Population of greenland
Executive summary
Greenland’s population in early 2026 is estimated at roughly 55,600–57,000 people, with most mainstream counters clustering around 55,600–55,800 based on recent United Nations and World Bank–derived series [1] [2] [3]. Different public trackers produce slightly different mid‑January 2026 snapshots—reflecting methodological choices about timing and data sources—but all agree the island hosts fewer than 60,000 residents [4] [5] [6].
1. Current estimate and why the numbers differ
Live population counters and national summaries give a narrow band of estimates: Worldometer and several aggregators report about 55,694–55,700 as of January 14, 2026, citing United Nations inputs [1] [2], while Countrymeters and some regional fact sheets place the population closer to 56,800 or “about 56,000” as of January 1, 2026—Countrymeters explicitly states 56,884 for that date [5] [7]. The World Bank and historical statistical series list 56,836 for 2024, and small annual changes plus different reference dates (Jan 1 vs. mid‑year vs.
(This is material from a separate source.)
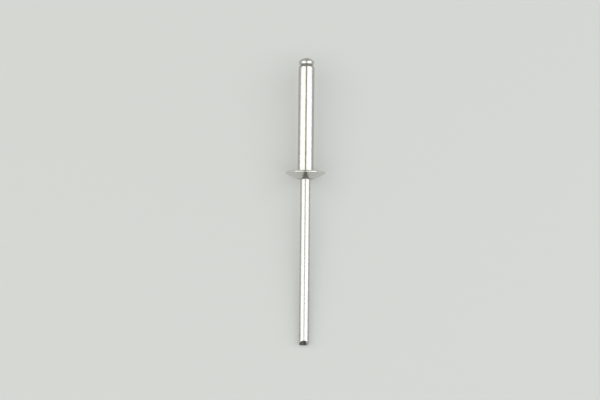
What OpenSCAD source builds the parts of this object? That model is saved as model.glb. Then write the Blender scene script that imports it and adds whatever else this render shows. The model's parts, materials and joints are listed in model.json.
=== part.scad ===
// Open-end blind rivet with a domed flange, as it comes from the box: a hollow aluminium
// body with its headed steel mandrel pushed through it. All sizes are in millimetres.
//
// Each piece is drawn upright about the Z axis, with Z = 0 at the underside of the flange,
// the blind end up and the stem down. lie_down() then lays it as it comes to rest: on the
// rim of the flange and the end of the stem, on a surface at Z = 0, with the blind end
// raised and pointing along +Y. The origin is at the bottom centre of the bounding box.

/* [Hollow body] */
// Outside diameter of the hollow body
body_d = 3.2; // [2.9:0.05:4.2]
// Length of the body from the underside of the flange to the blind end
body_len = 21.4; // [8:0.1:26]
// Rounding of the outer edge at the blind end
body_end_round = 0.28; // [0.1:0.02:0.4]
// Fillet in the corner between the body and the flange
body_fillet = 0.15; // [0.05:0.01:0.3]

/* [Domed flange] */
// Diameter of the flange over its rim
flange_d = 8.0; // [6:0.1:10]
// Height of the dome, from the underside of the flange to its nose
flange_h = 1.5; // [0.9:0.05:2]
// Thickness of the full-round rim
rim_t = 0.42; // [0.2:0.02:0.6]
// Radius of the dome's curve
dome_r = 15; // [6:0.5:30]
// Diameter of the flat nose that the setting tool bears on
nose_d = 2.9; // [2.5:0.05:3.4]
// Chamfer round the bore's mouth in the nose
nose_chamfer = 0.1; // [0.04:0.02:0.2]

/* [Mandrel stem] */
// Diameter of the wire
stem_d = 2.0; // [1.7:0.05:2.2]
// Length of wire that stands out of the flange's nose, with its point
stem_len = 33.2; // [25:0.1:45]
// Clearance all round between the wire and the bore of the body
bore_clearance = 0.03; // [0.02:0.01:0.08]

/* [Mandrel head] */
// Diameter of the head, under that of the body so that it passes the drilled hole
head_d = 3.0; // [2.7:0.05:3.2]
// Outside diameter of the flat ring under the head that seats on the blind end
head_seat_d = 2.25; // [2.25:0.05:2.7]
// Height of the flank that widens from the seat to the full head
head_flank_h = 0.42; // [0.1:0.02:0.5]
// Height of the straight belt of the head
head_belt_h = 0.45; // [0.3:0.05:1.2]
// Rounding between the belt and the crown
head_round = 0.25; // [0.2:0.05:1]
// Radius of the ball that the low crown is part of
crown_r = 2; // [1.8:0.1:8]

/* [Break neck] */
// Distance from the head's seat down to the middle of the neck
neck_below_seat = 2.4; // [1.5:0.1:4]
// Thickness of wire left at the neck, across its flats
neck_across = 1.4; // [1.1:0.05:1.5]
// Length of the neck along the wire
neck_len = 1.0; // [0.6:0.1:1.6]
// Number of pinches round the neck
neck_pinches = 4; // [3:1:4]

/* [Nail point] */
// Length of the two broad facets, which is the length of the point
point_len = 0.95; // [0.8:0.05:2]
// Length of the two narrow facets
point_side_len = 0.45; // [0.3:0.05:0.7]
// Thickness of the blunt end, between the broad facets
point_end_t = 0.3; // [0.1:0.02:0.6]
// Width of the blunt end, between the narrow facets
point_end_w = 1.64; // [0.8:0.02:1.7]

/* [Hidden] */
$fn = 96;

// Overshoot of the cutting shapes
cut = 0.5;

body_r = body_d / 2;
flange_r = flange_d / 2;
nose_r = nose_d / 2;
rim_r = rim_t / 2;
stem_r = stem_d / 2;
bore_r = stem_r + bore_clearance;
head_r = head_d / 2;

// Heights along the rivet's axis, from the underside of the flange
nose_z = -flange_h;
tip_z = nose_z - stem_len;
seat_z = body_len;
belt_z = seat_z + head_flank_h;
shoulder_z = belt_z + head_belt_h;
neck_z = seat_z - neck_below_seat;

// Middle of the rim's round edge, in the radius and height plane
rim_mid = [flange_r - rim_r, -rim_r];

// Middle of the dome's curve: it runs through the edge of the nose and into the rim's
// round edge without a corner
nose_edge = [nose_r, nose_z];
nose_to_rim = norm(rim_mid - nose_edge);
along = (rim_mid - nose_edge) / nose_to_rim;
across = [-along[1], along[0]];
foot = (dome_r ^ 2 - (dome_r - rim_r) ^ 2 + nose_to_rim ^ 2) / (2 * nose_to_rim);
dome_mid = nose_edge + foot * along + sqrt(dome_r ^ 2 - foot ^ 2) * across;
rim_out = (rim_mid - dome_mid) / norm(rim_mid - dome_mid);

// Middle of the head's rounded shoulder, and of the ball that its crown runs into
// without a corner
shoulder_mid = [head_r - head_round, shoulder_z];
crown_mid = [0, shoulder_z - sqrt((crown_r - head_round) ^ 2 - shoulder_mid[0] ^ 2)];
crown_out = (shoulder_mid - crown_mid) / norm(shoulder_mid - crown_mid);
head_top_z = crown_mid[1] + crown_r;

// At rest the rim and the start of the point's lower facet touch the surface
rest_run = -(tip_z + point_len) - rim_r;
rest_drop = flange_r - rim_r - stem_r;
rest_tilt = atan(rest_drop / rest_run) + asin(rim_r / norm([rest_run, rest_drop]));
rest_z = rim_r * (1 + sin(rest_tilt)) + (flange_r - rim_r) * cos(rest_tilt);

// Furthest reach of the lying rivet each way along Y, from the middle of the flange
reach_head = crown_mid[1] * cos(rest_tilt) + crown_r;
reach_tip = tip_z * cos(rest_tilt) - point_end_t / 2 * sin(rest_tilt);
rest_y = -(reach_head + reach_tip) / 2;

// Lays an upright piece on the surface as the whole rivet comes to rest
module lie_down() {
    translate([0, rest_y, rest_z])
        rotate([rest_tilt - 90, 0, 0])
            children();
}

// Half section of the domed flange, solid to the axis
module flange_section() {
    // round edge of the rim
    translate(rim_mid)
        circle(rim_r);
    // dome, cut from the disc that its curve belongs to
    intersection() {
        translate(dome_mid)
            circle(dome_r, $fn = 720);
        polygon([
            [0, 0],
            [rim_mid[0], 0],
            rim_mid,
            rim_mid + flange_d * rim_out,
            [nose_r, nose_z - cut],
            nose_edge,
            [0, nose_z]
        ]);
    }
}

// Half section of the body and its flange, solid to the axis
module body_section() {
    flange_section();
    // hollow body, with its outer edge rounded at the blind end
    difference() {
        square([body_r, body_len]);
        translate([body_r - body_end_round, body_len - body_end_round])
            difference() {
                square(body_end_round + cut);
                circle(body_end_round);
            }
    }
    // fillet in the corner under the flange
    translate([body_r, 0])
        difference() {
            square(body_fillet);
            translate([body_fillet, body_fillet])
                circle(body_fillet);
        }
}

// Hollow body and domed flange, headed in one piece
module rivet_body() {
    color("gainsboro")
    lie_down()
    rotate_extrude()
    difference() {
        body_section();
        // bore for the wire
        translate([0, nose_z - cut])
            square([bore_r, flange_h + body_len + 2 * cut]);
        // chamfer round the bore's mouth
        polygon([
            [0, nose_z + nose_chamfer + bore_r],
            [bore_r + nose_chamfer + cut, nose_z - cut],
            [0, nose_z - cut]
        ]);
    }
}

// Half section of the head: seat, flank, belt, rounded shoulder and low crown
module head_section() {
    // seat, flank and belt
    polygon([
        [0, seat_z],
        [head_seat_d / 2, seat_z],
        [head_r, belt_z],
        [head_r, shoulder_z],
        [0, shoulder_z]
    ]);
    // shoulder
    intersection() {
        translate(shoulder_mid)
            circle(head_round);
        translate([0, shoulder_z])
            square([head_r, head_round]);
    }
    // crown, cut from the disc that its curve belongs to
    intersection() {
        translate(crown_mid)
            circle(crown_r, $fn = 360);
        polygon([
            [0, shoulder_z],
            shoulder_mid,
            shoulder_mid + head_d * crown_out,
            [0, shoulder_mid[1] + head_d * crown_out[1]]
        ]);
    }
}

// Pinches that thin the wire where it is meant to break
module neck_pinches() {
    deep = stem_r + cut - neck_across / 2;
    half_len = neck_len / 2 * deep / (stem_r - neck_across / 2);
    for (i = [0 : neck_pinches - 1])
        rotate(i * 360 / neck_pinches)
            translate([0, stem_r + cut, neck_z])
                rotate([90, 0, 90])
                    linear_extrude(stem_d + 2 * cut, center = true)
                        polygon([[0, half_len], [-deep, 0], [0, -half_len]]);
}

// Wedges that cut two opposite facets of the point, which face along X
module facet_pair(end_gap, facet_len) {
    slope = (stem_r - end_gap / 2) / facet_len;
    for (side = [0, 180])
        rotate(side)
            rotate([90, 0, 0])
                linear_extrude(stem_d + 2 * cut, center = true)
                    polygon([
                        [end_gap / 2 - slope * cut, -cut],
                        [stem_r + slope * cut, facet_len + cut],
                        [stem_r + slope * cut, -cut]
                    ]);
}

// Facets of the nail point: two broad ones above and below, two narrow ones beside them
module point_facets() {
    translate([0, 0, tip_z]) {
        rotate(90)
            facet_pair(point_end_t, point_len);
        facet_pair(point_end_w, point_side_len);
    }
}

// Headed wire with its break neck and its nail point
module mandrel() {
    color("silver")
    lie_down() {
        // wire, which runs up into the head it is forged from
        difference() {
            translate([0, 0, tip_z])
                cylinder(r = stem_r, h = belt_z - tip_z);
            neck_pinches();
            point_facets();
        }
        rotate_extrude()
            head_section();
    }
}

rivet_body();
mandrel();
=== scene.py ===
import json
import math

import bmesh
import bpy
from mathutils import Euler, Matrix, Vector


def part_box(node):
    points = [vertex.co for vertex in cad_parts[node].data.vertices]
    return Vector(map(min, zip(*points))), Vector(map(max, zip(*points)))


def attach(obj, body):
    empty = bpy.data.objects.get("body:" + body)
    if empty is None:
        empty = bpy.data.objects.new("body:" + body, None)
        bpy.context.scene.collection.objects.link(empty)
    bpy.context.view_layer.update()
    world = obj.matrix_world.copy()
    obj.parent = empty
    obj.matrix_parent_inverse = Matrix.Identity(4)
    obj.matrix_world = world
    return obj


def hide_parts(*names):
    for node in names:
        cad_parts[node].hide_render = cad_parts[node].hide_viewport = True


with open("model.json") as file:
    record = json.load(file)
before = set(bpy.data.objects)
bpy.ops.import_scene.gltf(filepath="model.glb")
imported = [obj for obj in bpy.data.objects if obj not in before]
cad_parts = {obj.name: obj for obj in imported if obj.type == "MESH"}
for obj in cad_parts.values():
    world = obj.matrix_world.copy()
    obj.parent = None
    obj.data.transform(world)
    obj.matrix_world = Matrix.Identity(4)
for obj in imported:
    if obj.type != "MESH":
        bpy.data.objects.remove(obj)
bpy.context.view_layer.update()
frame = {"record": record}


# ---------------------------------------------------------------- rivet body
# The real piece is a tube with a domed flange, headed cold from soft aluminium wire in
# one blow after another and pierced right through. It is tumbled bright and left bare.

MM = 0.001
mounts = {mount["name"]: mount for mount in frame["record"]["mounts"]}

# The middle of the flange's seat, and the way the rivet points as it lies
seat = Vector((0, *mounts["flange_seat"]["pos_m"][1:]))
axis = Vector(mounts["flange_seat"]["axis"])
lean = math.atan2(axis.z, axis.y) - math.pi / 2

body_low, body_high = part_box("rivet_body")
wire_diameter = 2 * mounts["stem_grip"]["dims"]["r_mm"]
bore_clearance = 0.03
body_sizes = {
    "Body diameter": 2 * mounts["body_shank"]["dims"]["r_mm"],
    "Body length": 21.4,
    "End rounding": 0.28,
    "Bore diameter": wire_diameter + 2 * bore_clearance,
    "Flange diameter": (body_high.x - body_low.x) / MM,
    "Dome height": 1.5,
    "Dome curve": 15.0,
    "Rim thickness": 0.42,
    "Nose diameter": 2.9,
    "Mouth chamfer": 0.1,
    "Corner fillet": 0.15,
    "Waviness": 0.008,
}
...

Jan 14) explain much of the spread seen across sources [3] [8].
2. What the authoritative datasets say
International dataports that feed many public trackers rely on UN and World Bank compilations: the World Bank reported 56,836 for 2024 in its World Development Indicators (reported via FRED), and World Population Prospects (the UN’s series) underpins the Worldometer live counter that shows ~55,694 for January 14, 2026 [3] [1] [8]. Those authoritative series use different cutoffs and projection methods (mid‑year vs. start‑year, high/medium/low fertility variants), so secondary sites that reprocess them often produce slightly different headline figures [1] [3].
3. Demographic context: density, composition and trends
Whatever the exact headcount, Greenland remains among the world’s smallest populations for a territory of its size: population density is effectively 0.1 persons per km2 and most residents live along the southwest coast, with Nuuk as the largest settlement [4] [9] [10]. Ethnically, the majority are Greenlandic Inuit or mixed Inuit‑European, with the remainder largely of Danish/European descent; longer‑term trends show modest growth and occasional net out‑migration that influence these year‑to‑year totals [4] [9] [11].
4. Which figure to cite and when precision matters
For most reporting needs, stating “about 56,000 people” is accurate and safe; when precision is required, cite the specific source and date—for example, “55,694 as of January 14, 2026 (Worldometer, based on UN estimates)” or “56,884 as of January 1, 2026 (Countrymeters)”—and make clear the underlying data lineage [1] [5]. Analysts tracking migration, planning or resource allocation should use the World Bank/UN series or the official Greenland statistical office releases when available, because public counters sometimes smooth or project daily changes that obscure midpoint census conventions [3] [8].
5. How to interpret small differences and potential reporting agendas
Small numeric differences—hundreds of people—matter symbolically (media headlines about “only 56,000 people”) but have limited substantive impact on policy absent major migration shocks; however, some outlets emphasize the tiny population to frame geopolitical stories about resources and strategic interest in Greenland, which can skew perception if not coupled with demographic context [12]. Readers should note when a source is using a live counter, a calendar‑start estimate, or a mid‑year projection, and check whether claims about growth or decline cite migration, births/deaths, or projection assumptions [1] [5] [11].